Елена Александровна завершила свой ратный путь в боях за Вену и Прагу! Война закончилась, и она вернулась в свой родной город на Неве. Увы, ее квартира была разгромлена прямым попаданием вражеского снаряда. Ничего от прошлого не осталось, а на стене… На стене чудом уцелевший, хотя и пораненный осколком, висел портрет маленького ребенка. Это была семейная реликвия ее предков — маленький Пушкин, самое раннее изображение нашего великого поэта…

Получается странное дело: пишу о делах давно минувших, а герои живы. Так у меня было и с романом «Моонзунд». Я и не предполагал, что мой главный герой живет в Москве. К счастью, я заменил конкретную фамилию на близкую по звучанию. В «Фаворите» есть вымышленный герой — Прохор Курносов. Но тот, кто хорошо знаком с историей, узнает в нем кораблестроителя Амосова.
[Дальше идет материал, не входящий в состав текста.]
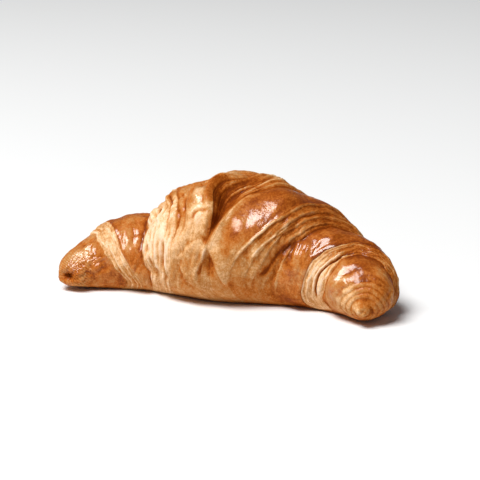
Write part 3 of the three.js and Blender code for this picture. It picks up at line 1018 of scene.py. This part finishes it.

Естественно, портреты портретами, но и литература оказывала какое-то воздействие на формирование взглядов и характера.

Страсти истории: забытые, давно забытые, совершенно забытые…


На мощной стене Британской Академии наук четко бросается в глаза высеченная надпись-девиз: «Ничего из слов, все из опыта». Применительно к писателю Валентину Пикулю это выражение изменится только в последнем слове: «Ничего со слов, все из фактов».
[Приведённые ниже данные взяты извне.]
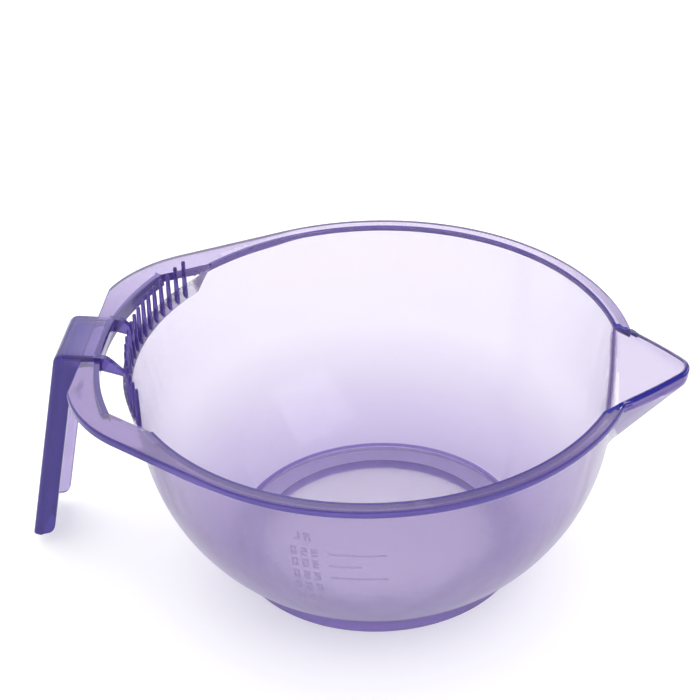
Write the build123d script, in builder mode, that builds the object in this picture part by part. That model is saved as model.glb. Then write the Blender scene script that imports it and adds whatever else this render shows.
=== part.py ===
from build123d import *
import os
from math import cos, pi, radians, sin, sqrt, tan

# Hair colour bowl: a round mixing bowl in one translucent moulding, with a pouring spout on one side,
# and on the other a window with a comb for wiping the brush and a channel-shaped hook handle.
# Millimetres. The origin is on the bowl's axis in the plane of its foot, +Z is up,
# +X points at the spout and the handle is on -X. Left is +Y.
# Every piece is one moulded zone, and neighbours meet face to face on a shared surface.

os.makedirs("parts", exist_ok=True)

# Bowl
rim_height = 62.0
rim_radius = 66.63          # outer face of the wall at the rim
wall = 1.6
wall_draft = 11.0           # lean of the straight upper wall, degrees from vertical
belly_height = 38.7         # where the straight wall turns into the round belly
belly_radius = 55.66
floor_bottom = 3.2
floor_top = 5.0
floor_radius = 36.5
foot_radius = 39.3
foot_top_radius = 38.9
foot_inner_radius = 32.5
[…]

— Да, библиотека моя вызывает удивление у каждого, кто попадает сюда, — говорит Валентин Саввич. — А начал я ее собирать вот с этой небольшой книжечки историка Шумигорского, в которой изложена биография фрейлины Нелидовой. Тогда она стоила двадцать рублей, на новые деньги два рубля. Но… Где ее сейчас достать?..

О библиотеке Пикуля ходят многочисленные легенды… Но я спросил совершенно о другом — о душе и работе. Пикуль поделил свою квартиру на эти два состояния своей жизни. Что же это такое?

— Вот здесь, где собраны книги по истории, — здесь работа. А вот в этой, как видите, небольшой комнатке, где стоят картотеки по истории русского портрета и литература по русскому искусству, — душа! (Разрядка В. П.)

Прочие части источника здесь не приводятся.